For image tracking it’s enough to use Imgur for sharing, for any image, even own ones, no AI image needed. I miss the bot in Lemmy which redirects Videos to Piped, when Imgur is worst. Better alternatives, like File Coffee or Vgy.me, made in the EU are desirable.
I’m very skeptical that this “model poisoning” approach will work in practice. To pull it off would require a very high level of coordination among disparate people generating the training data (the images/text). I just can’t imagine it happening. Add to that: big tech has A LOT of resources to play this cat & mouse game.
I hope I’m wrong, but I predict big tech wins here.
At the moment, I’m just adding the license to my text, but if somebody has something I could copypaste and put into a spoiler to poison AI training, that’d be great.
Insert poison pill here
Nothing here yes!
One thing I was kinda wondering about - as long as there’s nothing in the T&Cs of your instance, don’t you implicitly hold the copyright to your comment? Isn’t the CC license actually more permissive? Or is it more about “that model was trained on content available under this license, to comply with it, they have to follow it’s terms”?
Or is it more about “that model was trained on content available under this license, to comply with it, they have to follow it’s terms”?

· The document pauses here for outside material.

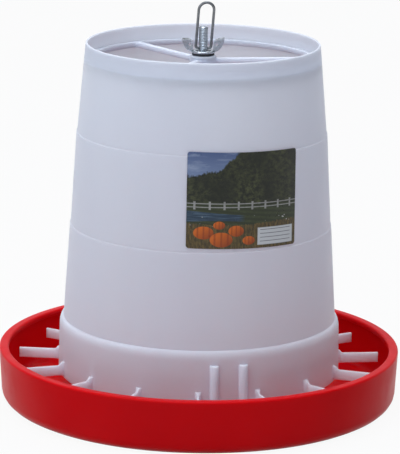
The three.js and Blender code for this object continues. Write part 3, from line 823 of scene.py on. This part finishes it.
def makeBail():
    bail = {"wire": 1.2, "legOffset": 6.65, "height": 41.1, "bend": 1.8, "endInset": 1.2, "lean": 4.0,
            "bendSteps": 8, "crownSteps": 24}
    crown = bail["height"] - bail["wire"] - bail["legOffset"]
    half = [(bail["endInset"], 0.0)]
    for step in range(bail["bendSteps"] + 1):
        angle = math.radians(-90 + step * 90 / bail["bendSteps"])
        half.append((bail["legOffset"] - bail["bend"] + bail["bend"] * math.cos(angle),
                     bail["bend"] + bail["bend"] * math.sin(angle)))
    route = half[:]
    for step in range(bail["crownSteps"] + 1):
        angle = math.pi * step / bail["crownSteps"]
        route.append((bail["legOffset"] * math.cos(angle), crown + bail["legOffset"] * math.sin(angle)))
    route += [(-x, z) for x, z in reversed(half)]
    lean = math.tan(math.radians(bail["lean"]))
    curve = bpy.data.curves.new("bailRoute", "CURVE")
    curve.dimensions = "3D"
    curve.bevel_depth = bail["wire"] * mm
    curve.bevel_resolution = 6
    curve.use_fill_caps = True
    line = curve.splines.new("POLY")
    line.points.add(len(route) - 1)
    for point, (x, z) in zip(line.points, route):
        point.co = ((x + z * lean) * mm, 0, (rod["holeHeight"] + z) * mm, 1)
    holder = bpy.data.objects.new("bailRoute", curve)
    mesh = bpy.data.meshes.new_from_object(holder)
    bm = bmesh.new()
    bm.from_mesh(mesh)
    bpy.data.objects.remove(holder)
    bpy.data.curves.remove(curve)
    bpy.data.meshes.remove(mesh)
    tidyMesh(bm)
    makePiece("wireBail", bm, "hanging_bail", bailWire, ["hanging_bail"], 50)


makeRod()
makeWasher("coneWasher", "cone_washer", "feed_pan", dullZinc, 0.25)
makeWasher("panWasher", "pan_washer", "feed_pan", dullZinc, 0.25)
makeWasher("hubWasher", "hub_washer", "hopper", dullZinc, 0.25)
makeWasher("rubberSeal", "rubber_washer", "hopper", blackRubber, 0.5)
makeHexNut("coneNut", "cone_nut", "feed_pan")
makeHexNut("panNut", "pan_nut", "feed_pan")
makeHexNut("hubNut", "hub_nut", "hub_nut")
makeWingNut()
makeBail()
print("hardware made")


# Label: a thin printed sheet that follows the tube

def makeLabel():
    label = {"width": 97.8, "height": 82.4, "foot": 163.2, "thickness": 0.3, "corner": 2.3, "middle": -70.4,
             "askew": 1.4, "gap": 0.15, "across": 40, "upward": 34}

    def wallRadius(height):
        share = (height - hopper["middleStart"]) / (hopper["upperStart"] - hopper["middleStart"])
        return hopper["middleBand"] + (hopper["upperBand"] + hopper["ledge"] - hopper["middleBand"]) * share

    bm = bmesh.new()
    bmesh.ops.create_grid(bm, x_segments=label["across"], y_segments=label["upward"], size=0.5 * mm)
    bmesh.ops.scale(bm, verts=bm.verts[:], vec=(label["width"], label["height"], 1))
    ends = [vertex for vertex in bm.verts if len(vertex.link_edges) == 2]
    bmesh.ops.bevel(bm, geom=ends, affect="VERTICES", offset=label["corner"] * mm, offset_type="OFFSET",
                    segments=6, profile=0.5, material=-1)
    mapLayer = bm.loops.layers.uv.new("labelMap")
    for face in bm.faces:
        for loop in face.loops:
            loop[mapLayer].uv = (loop.vert.co.x / (label["width"] * mm) + 0.5,
                                 loop.vert.co.y / (label["height"] * mm) + 0.5)
    turnBy(bm, -label["askew"])
    for vertex in bm.verts:
        side, height = vertex.co.x / mm, label["foot"] + vertex.co.y / mm + label["height"] / 2
        radius = wallRadius(height) + label["gap"]
        angle = math.radians(label["middle"]) + math.asin(side / radius)
        vertex.co = (radius * mm * math.cos(angle), radius * mm * math.sin(angle), height * mm)
    bmesh.ops.recalc_face_normals(bm, faces=bm.faces[:])
    outwards = sum(face.normal.dot(face.calc_center_median()) for face in bm.faces)
    if outwards < 0:  # the print faces away from the tube before the sheet gets its thickness
        bmesh.ops.reverse_faces(bm, faces=bm.faces[:])
    bmesh.ops.solidify(bm, geom=bm.faces[:], thickness=-label["thickness"] * mm)
    bmesh.ops.recalc_face_normals(bm, faces=bm.faces[:])
    makePiece("printedLabel", bm, "hopper", labelFilm, ["front_label"], 60)


makeLabel()
print("label made")


# Stage: floor, backdrop light, lamps and camera

def makeStage():
    stage = {"size": 30.0, "drop": 0.0002, "floor": (0.50, 0.505, 0.515), "roughness": 0.9,
             "whiteShare": 0.93}
    bm = bmesh.new()
    bmesh.ops.create_grid(bm, x_segments=1, y_segments=1, size=stage["size"] / 2)
    bmesh.ops.translate(bm, verts=bm.verts[:], vec=(0, 0, -stage["drop"]))  # just clear of the pan's foot
    mesh = bpy.data.meshes.new("floor")
    bm.to_mesh(mesh)
    bm.free()
    floor = bpy.data.objects.new("floor", mesh)
    bpy.context.scene.collection.objects.link(floor)
    material, tree, shader = startMaterial("paleFloor", stage["floor"], stage["roughness"])
    glow = nodeWith(tree, "ShaderNodeEmission")
    glow.inputs["Color"].default_value = (1, 1, 1, 1)
    mix = nodeWith(tree, "ShaderNodeMixShader")
    paths = nodeWith(tree, "ShaderNodeLightPath").outputs
    seen = reckon(tree, "MAXIMUM", paths["Is Camera Ray"],
                  reckon(tree, "MAXIMUM", paths["Is Glossy Ray"], paths["Is Transmission Ray"]))
    tree.links.new(times(tree, seen, stage["whiteShare"]), mix.inputs[0])
    tree.links.new(shader.outputs[0], mix.inputs[1])
    tree.links.new(glow.outputs[0], mix.inputs[2])
    tree.links.new(mix.outputs[0], tree.nodes["Material Output"].inputs[0])
    mesh.materials.append(material)


def makeWorld():  # a soft sky, brightest overhead, behind and to the front left, over a white sweep
    room = {"overhead": ((0, 0, 1), 1.5, 0.86), "behind": ((0, 1, 1), 3, 0.82),
            "frontLeft": ((-0.85, -1, 0.6), 3, 0.48), "tint": (0.96, 0.99, 1.08), "sweep": (0.04, 0.14)}
    world = bpy.data.worlds.new("softRoom")
    world.use_nodes = True
    bpy.context.scene.world = world
    tree = world.node_tree
    sky = tree.nodes["Background"]
    outlook = placeOn(tree, "Generated")

    def glowTowards(direction, power, strength):
        ahead = reckon(tree, "MAXIMUM", alignment(tree, outlook, Vector(direction).normalized()), 0.0)
        return times(tree, reckon(tree, "POWER", ahead, power), strength)

    level = reckon(tree, "ADD", glowTowards(*room["overhead"]), glowTowards(*room["behind"]))
    level = reckon(tree, "ADD", level, glowTowards(*room["frontLeft"]))
    paths = nodeWith(tree, "ShaderNodeLightPath").outputs
    mirrored = reckon(tree, "MAXIMUM", paths["Is Glossy Ray"], paths["Is Transmission Ray"])
    sweep = spread(tree, partsOf(tree, outlook)["Z"], *room["sweep"], 1.0, 0.0, smooth=True)
    seen = reckon(tree, "MAXIMUM", paths["Is Camera Ray"], times(tree, mirrored, sweep))
    strength = nodeWith(tree, "ShaderNodeMix", data_type="FLOAT")
    tree.links.new(seen, strength.inputs[0])
    tree.links.new(level, strength.inputs[2])
    strength.inputs[3].default_value = 1.0
    tree.links.new(strength.outputs[0], sky.inputs["Strength"])
    tree.links.new(blendColours(tree, seen, room["tint"], (1, 1, 1)), sky.inputs["Color"])


def addLamp(name, place, size, power, colour):
    aim = (0, 0, 0.15)
    lamp = bpy.data.lights.new(name, "AREA")
    lamp.shape = "DISK"
    lamp.size = size
    lamp.energy = power
    lamp.color = colour
    holder = bpy.data.objects.new(name, lamp)
    holder.location = place
    holder.rotation_mode = "QUATERNION"
    holder.rotation_quaternion = (Vector(aim) - Vector(place)).to_track_quat("-Z", "Y")
    bpy.context.scene.collection.objects.link(holder)


def addCamera():
    view = {"back": 2.3819, "height": 0.7345, "yaw": -0.012, "pitch": 13.672, "roll": 0.850, "lens": 219.50,
            "sensor": 36}
    yaw, pitch, roll = (math.radians(view[name]) for name in ("yaw", "pitch", "roll"))
    forward = Vector((math.sin(yaw) * math.cos(pitch), math.cos(yaw) * math.cos(pitch), -math.sin(pitch)))
    level = Vector((math.cos(yaw), -math.sin(yaw), 0))
    upright = level.cross(forward)
    right = level * math.cos(roll) + upright * math.sin(roll)
    upward = upright * math.cos(roll) - level * math.sin(roll)
    camera = bpy.data.cameras.new("photoCamera")
    camera.lens = view["lens"]
    camera.sensor_width = view["sensor"]
    camera.clip_start = 0.05
    camera.clip_end = 60
    holder = bpy.data.objects.new("photoCamera", camera)
    turn = Matrix((right, upward, -forward)).transposed().to_4x4()
    holder.matrix_world = Matrix.Translation((0, -view["back"], view["height"])) @ turn
    bpy.context.scene.collection.objects.link(holder)
    bpy.context.scene.camera = holder


makeStage()
makeWorld()
addLamp("overheadLamp", place=(-0.2, -0.1, 2.6), size=1.4, power=28, colour=(0.79, 0.88, 1.0))
addLamp("leftLamp", place=(-1.5, -1.8, 1.2), size=1.2, power=10.5, colour=(0.79, 0.89, 1.0))
addCamera()
bpy.context.scene.view_settings.view_transform = "Standard"
print("stage, lamps and camera set")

Close. Creative Commons is a copyleft license with restrictions. The important restriction in this case is not allowing commercial use.
No, because a method that works on one implementation almost certainly doesn’t work on another.
Understandable, quite the bummer
This doesn’t have anything to do with tracking. This is supposed to sabotage free and open image generators (ie stable diffusion). It’s unlikely to do anything, though.
Hard to say what the makers want to achieve with this. Even if it did work, it would help artists just as much, as better DRM would help programmers. On its face, this is just about enforcing some ultra-capitalist ideology that wants information to be owned.
I see it as trying to combat the dystopia where not only is our data scraped but now every single thing we write, draw or film is fed into an AI that will ultimately be used to create huge amounts of wealth for very few, essentially monetizing our very existence online in a way thats entierly unavoidable and without consent.
In addition its entierly one way, google and others can grab as much of our data as they want while most of us would have an extremely hard time even getting granted a freedom of information request about ourselves, let alone grabbing a similar amount of data about those same corporations.
that will ultimately be used to create huge amounts of wealth for very few,
But… That is what these poisoning attacks are fighting for. They are attacking open image generators that can be used by anyone. You can use them for fun or for business, without having to pay rent to some owner who is not lifting a finger. What do you think will happen if you knock that out?